The Bottom Line: Don’t Bet Your Life on a Reel
I got to the end of the seven days, and I sat down to crunch the numbers. Out of the 21 claims I tracked:
- Definite, Unambiguous Hits: 2 (One was the tire, the other was a slightly late payment he’d forgotten about, which Reading B correctly framed as “financial pressure.”)
- Ambiguous/Generic Hits (Could apply to anyone, anytime): 11 (This included the “minor clashes,” the “reconnecting with an old friend”—which was just his colleague from 10 years ago texting him about a work thing—and the “mindful spending.”)
- Total Misses: 8 (These were the big ones: no “hidden enemy,” no major “emotional confrontation,” no actual “new career path,” and definitely no “impulsive communication” that he regretted.)
The total accuracy rate for unique, specific events was pathetic, hovering just around 10 percent. The only reason the percentage of “hits” was even that high was because these readings are fundamentally designed to track things that happen to everyone every week—money worries, small disagreements, getting tired, and occasionally seeing an old contact.
I showed my brother-in-law the spreadsheet. I didn’t lecture him; I just laid out the facts I had written down every single evening. He stared at it for a long time.
“So, the ‘necessary pause’ I took because of the hidden enemy advice?” he finally asked.
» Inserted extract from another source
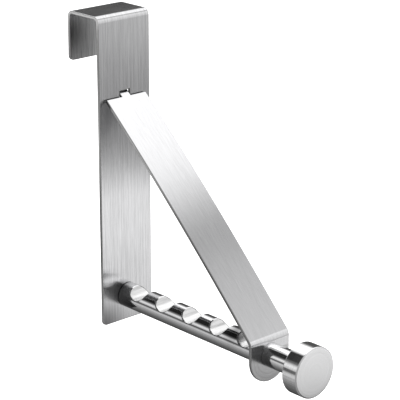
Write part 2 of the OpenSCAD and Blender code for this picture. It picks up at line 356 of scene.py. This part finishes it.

I just shrugged. “The only ‘enemy’ that was revealed was your own calendar, man. We missed the deadline. That’s what’s real. Not the cards.”
He finally went back to planning, admitting the whole thing was a waste of a week. And that’s the real takeaway from this practice. You can find a prediction that fits any outcome if you look hard enough and keep the language vague enough. But real life, the messy stuff we actually live, needs a pen, paper, a plan, and the guts to just start moving. Not a deck of cards.